Stitched leather, the likes of which you’ll want to rub your face in, and wood-paneling abound. Somewhere there’s a forest full of trees with door-shaped flesh wounds, but it’s worth it. The center console is (almost) equally woody and, because this is a Rolls, exceptional care has been put into make sure that the wood is of the utmost quality with the grain arrayed to give the decorate the cabin with subtly gorgeous natural patterns. Where wood and leather can’t be utilized, metals step in to ward off that (almost) universal harbinger of cheapness: plastic.
There’s plenty of room wherever you sit in the Dawn, and you won’t even hear the top as it peels away, revealing the stars or sun, depending on whether your adventure is ending, beginning, or possibly both.
As you might guess, the infotainment system with its sundry navigation, communication and amusement feature borrowed from a little outfit known as Bavarian Motor Works, whose head-up display, parking minders and the adaptive cruise control are all quite worthy of sharing.

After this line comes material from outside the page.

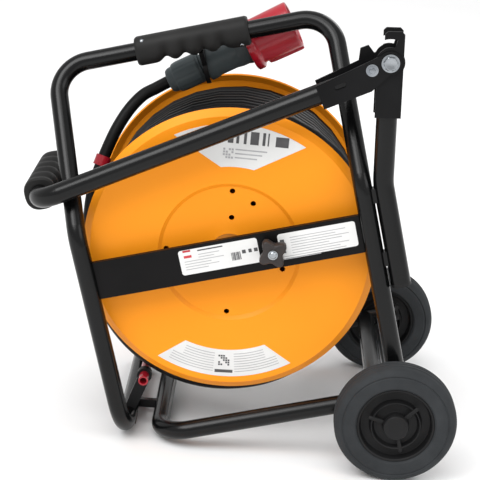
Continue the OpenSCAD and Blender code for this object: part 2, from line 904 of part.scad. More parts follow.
module duo_socket(p) {
    color("#2c2c2e") difference() {
        union() {
            bar_y(p[0], p[1], panel_y - 26, face_y, duo_r - 2);
            bar_y(p[0], p[1], face_y, face_y + 2, duo_r);
            hinge_lugs(p[0], duo_lid_y + lid_t / 2, p[1] + duo_hinge, face_y);
        }
        bar_y(p[0], p[1], face_y + 2 - duo_well, face_y + 3, duo_r - 3.2);
        for (side = [-1, 1]) {
            bar_y(p[0] + side * 9.5, p[1], panel_y - 20, face_y + 3, 2.6);
        }
    }
}

module duo_socket_left() { duo_socket(duo_at[0]); }
module duo_socket_right() { duo_socket(duo_at[1]); }
module duo_lid(p) {
    color("#2c2c2e") lid(p[0], duo_lid_y, p[1], duo_r - 0.5, p[1] + duo_hinge);
}
module duo_lid_left() { duo_lid(duo_at[0]); }
module duo_lid_right() { duo_lid(duo_at[1]); }

cee_face = face_y + 12;
cee_lid_y = cee_face + gap;
cee_hinge = cee_r + 4;

well_floor = cee_face - 30;

// Shroud of the industrial socket, closed behind
module cee_socket() {
    color("#b01c28") difference() {
        union() {
            bar_y(cee_at[0], cee_at[1], panel_y - 26, cee_face, cee_r - 1);
            bar_y(cee_at[0], cee_at[1], face_y, face_y + 3, cee_r + 1);
            hinge_lugs(cee_at[0], cee_lid_y + lid_t / 2, cee_at[1] + cee_hinge, face_y);
        }
        bar_y(cee_at[0], cee_at[1], well_floor, cee_face + 1, cee_r - 3.5);
    }
}

// Insert with the five contact holes
module cee_insert() {
    contact_ring = 12;
    color("#2c2c2e") difference() {
        bar_y(cee_at[0], cee_at[1], well_floor, cee_face - 2, cee_r - 9);
        for (a = [18 : 72 : 306]) {
            bar_y(
                cee_at[0] + contact_ring * cos(a), cee_at[1] + contact_ring * sin(a),
                well_floor + 2, cee_face, 2.8
            );
        }
    }
}

module cee_lid() {
    color("#b01c28") lid(cee_at[0], cee_lid_y, cee_at[1], cee_r, cee_at[1] + cee_hinge);
}

// ---------- cable, lead and plug ----------

// Outer shape of the wound cable
module cable_pack() {
    color("#141415") turned(0, 0, [
        [core_r + 0.1, skin + gap], [pack_r, skin + gap], [pack_r, drum_w - skin - gap],
        [core_r + 0.1, drum_w - skin - gap]
    ]);
}

function lead_at(i) = lead_route[max(0, min(len(lead_route) - 1, i))];

// Smooth curve through the route's points; t runs from 0 to the last index
function lead_curve(t) = let (
    i = min(floor(t), len(lead_route) - 2), u = t - i,
    a = lead_at(i - 1), b = lead_at(i), c = lead_at(i + 1), d = lead_at(i + 2)
) (2 * b + (c - a) * u + (2 * a - 5 * b + 4 * c - d) * u * u + (3 * b - a - 3 * c + d) * u * u * u) / 2;
function unit(v) = v / norm(v);

// The loose lead, one swept tube
module lead_cable() {
    sides = 10;
    last = (len(lead_route) - 1) * lead_steps;
    centres = [for (i = [0 : last]) lead_curve(i / lead_steps)];
    points = [for (i = [0 : last]) let (
        along = unit(centres[min(last, i + 1)] - centres[max(0, i - 1)]),
        out = unit(cross(along, [0, 1, 0])), up = cross(out, along)
    ) for (k = [0 : sides - 1]) let (a = 360 * k / sides)
        centres[i] + cable_r * (cos(a) * out + sin(a) * up)];
    faces = concat(
        [[for (k = [0 : sides - 1]) k]],
        [for (i = [0 : last - 1], k = [0 : sides - 1]) let (n = (k + 1) % sides, b = i * sides)
            [b + k, b + sides + k, b + sides + n, b + n]],
        [[for (k = [0 : sides - 1]) last * sides + sides - 1 - k]]
    );
    color("#141415") polyhedron(points, faces);
}

// Places a shape on the plug's axis, s from its tail
module along_plug(s) {
    translate(plug_at + s * [cos(plug_slope), 0, sin(plug_slope)])
        rotate([0, 90 - plug_slope, 0]) children();
}

plug_len = 156;
collar_s = 99;
well_s = 116;
shroud_r = shroud_d / 2;
collar_r = shroud_r + 4;

// Grey handle and gland nut
module plug_body() {
    color("#4e5658") along_plug(0) rotate_extrude() polygon([
        [0, 0], [11, 0], [13.5, 3], [13.5, 22], [15.5, 23], [16.5, 42], [body_r, 48],
        [body_r, collar_s - 6], [body_r + 2, collar_s], [0, collar_s]
    ]);
}

// Red collar and shroud with its key
module plug_front() {
    color("#b01c28") along_plug(0) difference() {
        union() {
            rotate_extrude() polygon([
                [0, collar_s], [collar_r, collar_s], [collar_r, collar_s + 9],
                [shroud_r, collar_s + 13], [shroud_r, plug_len], [0, plug_len]
            ]);
            translate([shroud_r - 2, -5, collar_s + 12]) cube([5, 10, plug_len - collar_s - 12]);
        }
        translate([0, 0, well_s]) cylinder(h = 60, r = shroud_r - 3);
    }
}

module plug_pins() {
    color("#c9b87a") along_plug(well_s) for (a = [0 : 72 : 288]) {
        rotate(a) translate([14, 0, 0]) cylinder(h = 30, r = a == 0 ? 3 : 2.5);
    }
}

// Red marker ring on the lead
module lead_ring() {
    mid = lead_curve(ring_at / lead_steps);
    along = unit(lead_curve((ring_at + 1) / lead_steps) - lead_curve((ring_at - 1) / lead_steps));
    color("#b01c28") translate(mid) rotate([0, acos(along[2]), atan2(along[1], along[0])])
        translate([0, 0, -6]) linear_extrude(12) ring2d(cable_r + 2, 1.4);
}

stand() hoop_tube();
stand() base_tube();
stand() inner_side_tube();
stand() foot_ties();
stand() bearing_strip();
stand() stub_axle();
stand() stub_washer();
stand() stub_nut();
stand() tube_caps();
stand() foot_pads();
stand() wheel_axle();
stand() axle_spacers();
stand() post_tube();
stand() post_welds();
stand() post_bracket();
stand() pivot_bolt();
stand() pivot_nut();
stand() top_grip();
stand() top_grip_rivets();
stand() plug_clip();
stand() guard_bar();
stand() guard_brackets();
stand() strip_labels();
stand() brake_boss();
stand() brake_knob();
stand() brake_screw();
stand() brake_shoe();
stand() arm_tube();
stand() arm_bracket();
stand() arm_liners();
stand() latch_pin();
stand() pull_grip();
stand() arm_cap();
stand() front_tyre();
stand() front_rim();
stand() front_cap();
stand() rear_tyre();
stand() rear_rim();
stand() rear_cap();
stand() front_flange();
stand() rear_flange();
stand() drum_core();
stand() hub_tube();
stand() hub_bushes();
stand() core_web();
stand() socket_panel();
stand() cee_socket();
stand() cee_insert();
stand() cee_lid();
stand() duo_socket_left();
stand() duo_socket_right();
stand() duo_lid_left();
stand() duo_lid_right();
stand() disc_labels();
stand() cable_pack();
stand() lead_cable();
stand() plug_body();
stand() plug_front();
stand() plug_pins();
stand() lead_ring();
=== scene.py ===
import json
import math

import bmesh
import bpy
from mathutils import Matrix, Vector


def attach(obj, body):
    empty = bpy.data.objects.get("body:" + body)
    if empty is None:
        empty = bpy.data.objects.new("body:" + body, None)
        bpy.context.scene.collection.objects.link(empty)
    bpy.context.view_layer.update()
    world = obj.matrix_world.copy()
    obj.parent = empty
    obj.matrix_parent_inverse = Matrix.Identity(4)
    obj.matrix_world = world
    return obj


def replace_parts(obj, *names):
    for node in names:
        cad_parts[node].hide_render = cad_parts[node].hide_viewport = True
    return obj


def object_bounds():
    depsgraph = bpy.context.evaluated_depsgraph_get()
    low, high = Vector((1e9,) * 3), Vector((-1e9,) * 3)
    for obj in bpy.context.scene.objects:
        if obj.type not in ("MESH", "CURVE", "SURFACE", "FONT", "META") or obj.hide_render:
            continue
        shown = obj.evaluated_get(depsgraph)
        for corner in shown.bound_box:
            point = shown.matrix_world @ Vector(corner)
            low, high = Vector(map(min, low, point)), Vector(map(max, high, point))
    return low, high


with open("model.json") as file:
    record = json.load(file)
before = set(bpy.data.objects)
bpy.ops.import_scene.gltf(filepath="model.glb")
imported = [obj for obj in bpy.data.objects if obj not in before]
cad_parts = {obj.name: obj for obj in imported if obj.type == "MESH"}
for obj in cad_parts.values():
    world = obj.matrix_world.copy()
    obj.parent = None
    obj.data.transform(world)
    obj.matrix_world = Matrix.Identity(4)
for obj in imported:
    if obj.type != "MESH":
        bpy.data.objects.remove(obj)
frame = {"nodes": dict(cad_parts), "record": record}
CAD_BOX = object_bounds()
RECORD = frame["record"]
NODES = frame["nodes"]
SLOT_OF = {part["node"]: part["material_slot"] for part in RECORD["subparts"]}
BODY_OF = {node: body for body, nodes in RECORD["behaviour"]["bodies"].items() for node in nodes}
MM = 0.001

# ---------- the frame's own axes in the row frame ----------

JOINTS = {joint["name"]: joint for joint in RECORD["behaviour"]["joints"]}
DRUM_AT = Vector(JOINTS["drum_turn"]["pos_m"])
RIGHT = Vector(JOINTS["duo_lid_left_hinge"]["axis"]).normalized()
DEPTH = Vector((0, 1, 0))
UP = RIGHT.cross(DEPTH)
OWN_AXES = Matrix((RIGHT, DEPTH, UP)).transposed()


def own(x, y, z):
    """A point given in millimetres along the frame's own axes, from the drum's front face."""
    return DRUM_AT + OWN_AXES @ Vector((x, y, z)) * MM


def own_of(point):
    """The other way round: a row frame point in millimetres along the frame's own axes."""
    return OWN_AXES.transposed() @ (Vector(point) - DRUM_AT) / MM


def own_box(node):
    """A CAD node's lowest and highest corners along the frame's own axes."""
    spots = [own_of(vertex.co) for vertex in NODES[node].data.vertices]
    return [Vector([pick(p[i] for p in spots) for i in range(3)]) for pick in (min, max)]


# ---------- camera ----------

CAMERA_AT = (162.4, -1599.7, 508.8)
CAMERA_LOOK = Vector((-0.0881, 0.9513, -0.2953))
CAMERA_UP = Vector((0.1755, 0.3066, 0.9355))
CAMERA_LENS = 116.3


def make_camera():
    data = bpy.data.cameras.new("camera")
    data.lens = CAMERA_LENS
    data.sensor_width = 36
    data.clip_start = 0.05
    camera = bpy.data.objects.new("camera", data)
    bpy.context.scene.collection.objects.link(camera)
    back = (OWN_AXES @ -CAMERA_LOOK).normalized()
    side = (OWN_AXES @ CAMERA_UP).cross(back).normalized()
    turn = Matrix((side, back.cross(side), back)).transposed()
    camera.matrix_world = Matrix.Translation(own(*CAMERA_AT)) @ turn.to_4x4()
    bpy.context.scene.camera = camera


# ---------- materials ----------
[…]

Rolls classes things up a tad with a motorized cover for the screen (Pynchon called it the “greenish dead eye” after all) dual-zone climate control for all discrete temperature settings for your upper and lower body, which should help avoid the overly cold feet I sometimes get from blasting the AC in our charming local weather.
And yet, the Dawn isn’t an overly technological car to drive— you can’t paddle it, there’s no track mode (and honestly a Rolls on a track is a silly idea) and while you can raise and lower the suspension, it’s more so you don’t bottom out on the ridiculously steep ramps that seem so popular among the smaller shopping center’s lining beach road (I’m looking at you Jumeirah Town Centre).
Body roll is minimal as I push the Dawn through a series of switchbacks— it’s not 911-adept at clawing through to an apex, but performs surprisingly well for a deluxe big boned beauty. But then, this is a car for enjoying the scenery, and I doubt most Dawn riders will be tearing up the mountainside en route to their ski chalet. No, they’ll be basking in the comfort and the knowledge that they could attack the hairpins if they really wanted. You can push this car well beyond reason, but there are limits as even the finest modern automotive technology can only go so far to overcome the laws of physics. Happily, when you do unexpectedly find that edge stability control is on hand to steady the ride. The steering is on the softer side, but there’s still feedback to be had. The brakes are authoritative without being overbearing.
This car is basically always optimally placed in the rev band, almost as if the invisible hand of some, er, ghost was shifting for you. (Dawn is Scottish for ghost, by the way). One slight concern though— since Dubai is changing so rapidly, it might be hard for the robo-ghost-shifter and its fleet of satellites to keep up with the changing landscape. In fact, I advise all future Dawn owners to avoid the area known as Jumeirah Triangle as Jumeirah in this special case is apparently synonymous with Bermuda.
The Dawn’s acceleration is almost Fisker-like in its mild-mannered awesomeness— it boats 800 Nm of torque at 1500 rpm, but instead of a sports car’s roar and lunge the Dawn takes off like one of the disembodied spirits form which it takes its name, seeming to defy gravity and its close friend, friction. Not that the car mopes along, mind you, the twin-turbo 6.6-litre V12 lays 624 ponies at your feet, and the throttle response is articulate and immediate.
It’s hard to say goodbye, but even if the Dawn won’t grace my garage again any time soon, I’m pleased to know this topless whip is out there, prowling the roads, and giving those fortunate enough to afford a Rolls Royce, even more difficult decisions to ponder — assuming they can’t have one of each.